▸ Data lines

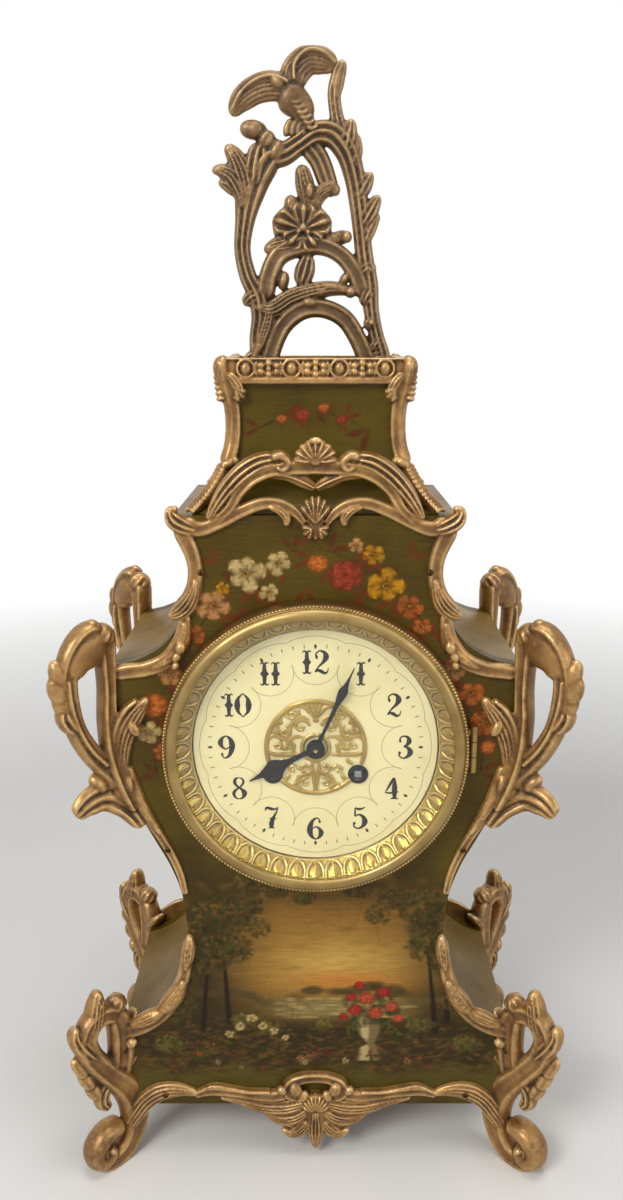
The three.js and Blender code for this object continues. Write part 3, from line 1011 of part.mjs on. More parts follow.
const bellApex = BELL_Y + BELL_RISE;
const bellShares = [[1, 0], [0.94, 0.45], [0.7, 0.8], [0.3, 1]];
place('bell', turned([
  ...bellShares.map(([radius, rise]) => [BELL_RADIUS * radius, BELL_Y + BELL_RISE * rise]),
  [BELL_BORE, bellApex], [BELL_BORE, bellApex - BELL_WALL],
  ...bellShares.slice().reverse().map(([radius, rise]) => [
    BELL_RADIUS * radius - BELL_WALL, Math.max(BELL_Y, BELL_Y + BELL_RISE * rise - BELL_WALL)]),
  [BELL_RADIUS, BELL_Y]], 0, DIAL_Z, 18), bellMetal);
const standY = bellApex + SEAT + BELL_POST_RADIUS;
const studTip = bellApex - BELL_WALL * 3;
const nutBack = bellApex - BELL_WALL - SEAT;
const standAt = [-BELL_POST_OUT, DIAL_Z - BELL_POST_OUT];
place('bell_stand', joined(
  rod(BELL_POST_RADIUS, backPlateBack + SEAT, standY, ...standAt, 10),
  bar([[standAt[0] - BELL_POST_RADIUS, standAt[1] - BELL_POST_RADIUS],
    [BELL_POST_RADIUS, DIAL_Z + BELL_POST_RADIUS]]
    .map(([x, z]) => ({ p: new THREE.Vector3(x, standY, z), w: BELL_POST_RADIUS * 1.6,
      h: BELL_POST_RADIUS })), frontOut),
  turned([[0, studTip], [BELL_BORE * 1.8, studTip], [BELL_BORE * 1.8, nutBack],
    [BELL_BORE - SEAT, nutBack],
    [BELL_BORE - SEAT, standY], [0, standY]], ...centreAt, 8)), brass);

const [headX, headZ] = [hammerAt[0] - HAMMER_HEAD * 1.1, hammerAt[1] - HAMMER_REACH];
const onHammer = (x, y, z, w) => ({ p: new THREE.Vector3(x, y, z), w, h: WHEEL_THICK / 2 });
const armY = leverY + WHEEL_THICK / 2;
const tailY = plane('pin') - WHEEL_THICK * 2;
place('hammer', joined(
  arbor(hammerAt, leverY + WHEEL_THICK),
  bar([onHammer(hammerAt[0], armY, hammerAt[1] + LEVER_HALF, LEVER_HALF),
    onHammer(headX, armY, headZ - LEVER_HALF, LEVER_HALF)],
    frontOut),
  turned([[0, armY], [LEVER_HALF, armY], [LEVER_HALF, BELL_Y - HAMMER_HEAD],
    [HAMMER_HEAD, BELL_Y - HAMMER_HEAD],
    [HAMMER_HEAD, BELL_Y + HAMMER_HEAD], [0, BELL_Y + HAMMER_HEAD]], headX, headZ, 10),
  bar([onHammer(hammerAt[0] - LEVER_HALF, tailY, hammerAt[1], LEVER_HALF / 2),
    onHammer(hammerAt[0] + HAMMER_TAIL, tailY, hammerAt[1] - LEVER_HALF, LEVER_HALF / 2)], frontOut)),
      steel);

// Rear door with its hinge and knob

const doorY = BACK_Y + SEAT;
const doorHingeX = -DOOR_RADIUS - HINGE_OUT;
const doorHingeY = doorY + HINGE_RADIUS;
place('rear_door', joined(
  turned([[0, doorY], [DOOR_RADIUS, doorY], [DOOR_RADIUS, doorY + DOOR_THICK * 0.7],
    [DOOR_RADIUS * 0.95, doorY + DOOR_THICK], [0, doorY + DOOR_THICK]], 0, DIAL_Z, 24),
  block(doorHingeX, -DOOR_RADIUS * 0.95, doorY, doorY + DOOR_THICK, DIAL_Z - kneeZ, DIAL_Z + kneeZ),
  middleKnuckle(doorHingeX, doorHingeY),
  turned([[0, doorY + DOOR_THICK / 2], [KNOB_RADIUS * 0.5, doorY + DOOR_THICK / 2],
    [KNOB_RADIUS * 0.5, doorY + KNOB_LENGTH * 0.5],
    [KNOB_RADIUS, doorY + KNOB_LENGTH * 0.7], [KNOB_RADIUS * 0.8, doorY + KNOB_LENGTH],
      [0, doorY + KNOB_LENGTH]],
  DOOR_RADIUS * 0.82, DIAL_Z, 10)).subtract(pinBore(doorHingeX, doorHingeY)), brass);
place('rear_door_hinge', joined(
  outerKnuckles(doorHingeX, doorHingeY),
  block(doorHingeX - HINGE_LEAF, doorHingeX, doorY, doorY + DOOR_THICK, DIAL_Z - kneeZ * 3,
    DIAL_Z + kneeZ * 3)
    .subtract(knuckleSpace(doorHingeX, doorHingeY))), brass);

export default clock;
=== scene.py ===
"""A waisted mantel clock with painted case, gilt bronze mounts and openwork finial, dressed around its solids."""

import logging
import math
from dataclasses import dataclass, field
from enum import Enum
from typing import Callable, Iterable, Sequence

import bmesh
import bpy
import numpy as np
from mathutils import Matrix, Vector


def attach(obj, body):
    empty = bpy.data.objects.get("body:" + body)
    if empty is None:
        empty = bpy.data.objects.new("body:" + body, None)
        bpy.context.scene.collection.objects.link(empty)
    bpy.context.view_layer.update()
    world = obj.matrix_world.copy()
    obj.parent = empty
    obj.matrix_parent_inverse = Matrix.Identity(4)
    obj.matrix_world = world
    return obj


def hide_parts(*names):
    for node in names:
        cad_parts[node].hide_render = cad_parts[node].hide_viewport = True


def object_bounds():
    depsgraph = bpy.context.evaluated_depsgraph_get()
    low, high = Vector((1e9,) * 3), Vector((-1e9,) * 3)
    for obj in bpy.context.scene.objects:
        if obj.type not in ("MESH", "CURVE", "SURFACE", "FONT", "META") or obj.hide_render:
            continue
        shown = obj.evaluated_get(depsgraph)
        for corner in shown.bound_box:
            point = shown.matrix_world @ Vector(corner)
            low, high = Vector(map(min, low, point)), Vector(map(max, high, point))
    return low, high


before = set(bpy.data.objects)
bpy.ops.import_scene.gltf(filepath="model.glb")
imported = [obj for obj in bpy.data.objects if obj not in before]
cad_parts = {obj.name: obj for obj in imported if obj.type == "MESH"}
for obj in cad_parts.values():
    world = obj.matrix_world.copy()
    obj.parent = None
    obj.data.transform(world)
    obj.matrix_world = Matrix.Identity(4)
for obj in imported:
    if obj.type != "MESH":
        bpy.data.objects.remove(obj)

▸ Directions
As listed above, the lines from the line with "const doorHingeY = doorY + HINGE_RADIUS;" to the line with "low, high = Vector((1e9,)" are to be echoed exactly, with both ends included and nothing added.

▸ Exercise result
const doorHingeY = doorY + HINGE_RADIUS;
place('rear_door', joined(
  turned([[0, doorY], [DOOR_RADIUS, doorY], [DOOR_RADIUS, doorY + DOOR_THICK * 0.7],
    [DOOR_RADIUS * 0.95, doorY + DOOR_THICK], [0, doorY + DOOR_THICK]], 0, DIAL_Z, 24),
  block(doorHingeX, -DOOR_RADIUS * 0.95, doorY, doorY + DOOR_THICK, DIAL_Z - kneeZ, DIAL_Z + kneeZ),
  middleKnuckle(doorHingeX, doorHingeY),
  turned([[0, doorY + DOOR_THICK / 2], [KNOB_RADIUS * 0.5, doorY + DOOR_THICK / 2],
    [KNOB_RADIUS * 0.5, doorY + KNOB_LENGTH * 0.5],
    [KNOB_RADIUS, doorY + KNOB_LENGTH * 0.7], [KNOB_RADIUS * 0.8, doorY + KNOB_LENGTH],
      [0, doorY + KNOB_LENGTH]],
  DOOR_RADIUS * 0.82, DIAL_Z, 10)).subtract(pinBore(doorHingeX, doorHingeY)), brass);
place('rear_door_hinge', joined(
  outerKnuckles(doorHingeX, doorHingeY),
  block(doorHingeX - HINGE_LEAF, doorHingeX, doorY, doorY + DOOR_THICK, DIAL_Z - kneeZ * 3,
    DIAL_Z + kneeZ * 3)
    .subtract(knuckleSpace(doorHingeX, doorHingeY))), brass);

export default clock;
=== scene.py ===
"""A waisted mantel clock with painted case, gilt bronze mounts and openwork finial, dressed around its solids."""

import logging
import math
from dataclasses import dataclass, field
from enum import Enum
from typing import Callable, Iterable, Sequence

import bmesh
import bpy
import numpy as np
from mathutils import Matrix, Vector


def attach(obj, body):
    empty = bpy.data.objects.get("body:" + body)
    if empty is None:
        empty = bpy.data.objects.new("body:" + body, None)
        bpy.context.scene.collection.objects.link(empty)
    bpy.context.view_layer.update()
    world = obj.matrix_world.copy()
    obj.parent = empty
    obj.matrix_parent_inverse = Matrix.Identity(4)
    obj.matrix_world = world
    return obj


def hide_parts(*names):
    for node in names:
        cad_parts[node].hide_render = cad_parts[node].hide_viewport = True


def object_bounds():
    depsgraph = bpy.context.evaluated_depsgraph_get()
    low, high = Vector((1e9,) * 3), Vector((-1e9,) * 3)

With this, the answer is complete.